Disease surveillance in Nepal. Photo courtesy of WHO/A. Khan

Every morning since the first of two recent earthquakes struck Nepal on April 25, Dr. Sharmila Shrestha and researcher Sanjita Thapa have made the hour-long journey from Kathmandu to Kavrepulanchok, a district east of Kathmandu valley, with one goal in mind – to protect people against disease outbreaks. Following the buckled Araniko Highway toward the hilltop town of Dhulikhel, the district headquarters, the pair pick up Chief District Health Officer Rajendra Prasad Shaha before arriving at the district health office for their morning meeting.

Amid the pleasantries, the strength of their working relationship – which predates the recent disaster – is clear. Such ties are proving critical to addressing immediate public health challenges, including monitoring and controlling communicable diseases, such as diarrheal disease, seasonal flu and upper respiratory tract infection. There is a heightened risk of outbreaks following the first and subsequent May 12 earthquakes due to disruption of shelter, water and sanitation, as well as the coming rainy season.

“Before the earthquakes I was a WHO surveillance medical officer monitoring routine immunization drives in four districts. Now I am focusing on one district, Kavre, which I visit daily,” says Shrestha, who now works for the WHO supporting the Ministry of Health and Population’s (MoHP) Emergency Disease Surveillance (EDS) program.

The EDS program monitors the 14 most affected districts, using nine surveillance medical officers from pre-existing WHO monitoring programs in Nepal, in addition to five Nepali staff drafted in from WHO offices around the world.

According to Shrestha, familiarity with the “zero-reporting strategy,” first implemented in Nepal as a result of WHO’s worldwide polio eradication campaign that began in 1988, has allowed authorities to gain daily intelligence on disease prevalence in outlying areas since the earthquakes.
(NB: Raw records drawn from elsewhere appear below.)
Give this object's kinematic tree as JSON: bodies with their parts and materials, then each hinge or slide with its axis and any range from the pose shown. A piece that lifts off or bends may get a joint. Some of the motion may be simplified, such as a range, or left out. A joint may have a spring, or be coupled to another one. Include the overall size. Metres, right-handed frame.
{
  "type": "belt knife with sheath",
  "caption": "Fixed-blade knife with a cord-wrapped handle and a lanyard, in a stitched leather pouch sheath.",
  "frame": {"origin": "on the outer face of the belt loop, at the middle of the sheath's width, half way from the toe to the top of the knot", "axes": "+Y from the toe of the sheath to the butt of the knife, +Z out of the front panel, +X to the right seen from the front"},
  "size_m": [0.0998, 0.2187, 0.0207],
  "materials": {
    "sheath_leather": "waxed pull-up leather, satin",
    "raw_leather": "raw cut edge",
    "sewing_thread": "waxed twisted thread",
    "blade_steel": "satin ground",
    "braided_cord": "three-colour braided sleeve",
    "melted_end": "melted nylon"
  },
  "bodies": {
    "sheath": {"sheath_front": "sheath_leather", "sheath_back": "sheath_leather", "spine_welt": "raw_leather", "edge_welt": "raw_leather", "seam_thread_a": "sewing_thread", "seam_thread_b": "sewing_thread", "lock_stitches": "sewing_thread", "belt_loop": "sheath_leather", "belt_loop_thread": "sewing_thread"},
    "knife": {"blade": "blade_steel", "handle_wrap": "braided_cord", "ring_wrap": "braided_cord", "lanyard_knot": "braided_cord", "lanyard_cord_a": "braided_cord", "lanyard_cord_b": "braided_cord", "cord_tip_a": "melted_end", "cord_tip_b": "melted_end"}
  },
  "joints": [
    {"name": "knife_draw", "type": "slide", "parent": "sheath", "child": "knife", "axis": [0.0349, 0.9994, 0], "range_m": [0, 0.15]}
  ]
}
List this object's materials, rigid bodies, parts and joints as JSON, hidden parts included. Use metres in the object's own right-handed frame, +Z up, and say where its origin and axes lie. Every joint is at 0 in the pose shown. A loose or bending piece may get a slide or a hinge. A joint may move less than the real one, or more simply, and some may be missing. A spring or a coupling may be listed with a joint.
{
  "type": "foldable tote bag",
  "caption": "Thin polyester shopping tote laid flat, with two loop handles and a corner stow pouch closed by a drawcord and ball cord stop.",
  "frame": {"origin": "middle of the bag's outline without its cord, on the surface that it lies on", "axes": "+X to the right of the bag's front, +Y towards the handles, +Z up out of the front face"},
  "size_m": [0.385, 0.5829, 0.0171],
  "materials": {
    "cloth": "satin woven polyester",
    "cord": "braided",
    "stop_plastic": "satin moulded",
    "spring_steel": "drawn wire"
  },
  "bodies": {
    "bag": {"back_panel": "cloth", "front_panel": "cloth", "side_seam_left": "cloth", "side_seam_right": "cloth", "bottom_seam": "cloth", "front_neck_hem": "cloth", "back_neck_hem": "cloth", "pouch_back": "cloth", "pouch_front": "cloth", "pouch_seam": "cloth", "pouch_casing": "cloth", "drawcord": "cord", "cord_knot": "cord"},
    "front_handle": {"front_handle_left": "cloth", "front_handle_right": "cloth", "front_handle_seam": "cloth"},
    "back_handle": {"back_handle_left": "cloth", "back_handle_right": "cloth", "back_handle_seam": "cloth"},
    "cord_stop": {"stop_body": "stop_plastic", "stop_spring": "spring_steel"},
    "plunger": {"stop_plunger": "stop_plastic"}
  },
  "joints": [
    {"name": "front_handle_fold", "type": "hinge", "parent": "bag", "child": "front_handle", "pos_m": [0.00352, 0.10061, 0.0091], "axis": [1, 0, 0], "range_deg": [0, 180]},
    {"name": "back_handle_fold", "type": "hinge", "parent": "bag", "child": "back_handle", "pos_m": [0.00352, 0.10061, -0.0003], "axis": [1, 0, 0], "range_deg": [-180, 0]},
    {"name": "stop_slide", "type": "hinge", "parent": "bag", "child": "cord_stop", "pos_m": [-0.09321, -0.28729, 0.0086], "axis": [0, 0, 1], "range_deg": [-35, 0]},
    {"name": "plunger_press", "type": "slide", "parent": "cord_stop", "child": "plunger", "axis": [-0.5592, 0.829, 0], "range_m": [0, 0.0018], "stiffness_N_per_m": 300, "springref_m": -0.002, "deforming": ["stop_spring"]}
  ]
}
Though cases of communicable diseases have been documented, an outbreak has not yet occurred.

“Zero reporting means that every ward, every day, must report to the district office on each and every case they have received during that day. If no cases have been received, then they must still report,” says Shrestha. “If there are any issues, the local authorities can then investigate.”

Sharing of information at each level of Nepal’s governance structure – from ward to village, and then district and national levels – enables local authorities to investigate any risks and potential outbreaks that may arise, while also feeding into a central, national database at the Health Emergency Operations Centre at the Ministry of Health and Population in Kathmandu.

Rather than being solely a reactive mechanism, this infrastructure is disseminating public health messages, including advice on sanitation and hygiene developed by WHO to prevent possible outbreaks.

“We have Female Community Health Volunteers in each ward. Through them we communicate with the public and provide community health awareness programs,” says Narayan KC, Kavrepulanchok’s focal person for post-disaster communications.

According to KC, mothers’ group meetings convened by the female volunteers are vital to ensuring that health messages reach vulnerable populations.

“All the mothers of the ward gather and they have a meeting. Mostly they focus on children because they are the most susceptible to communicable diseases,” he says.

The Female Community Health Volunteer system means that WHO-approved messages are disseminated in local languages, by local community leaders.

“If the mother is aware, then the family and community will be protected,” says KC.

As the rainy season draws close, the realignment of pre-existing WHO and MoHP health surveillance and reporting mechanisms provides the best opportunity to guard against possible disease outbreaks. At the same time, local communities are empowered, and Nepal’s health system made more resilient.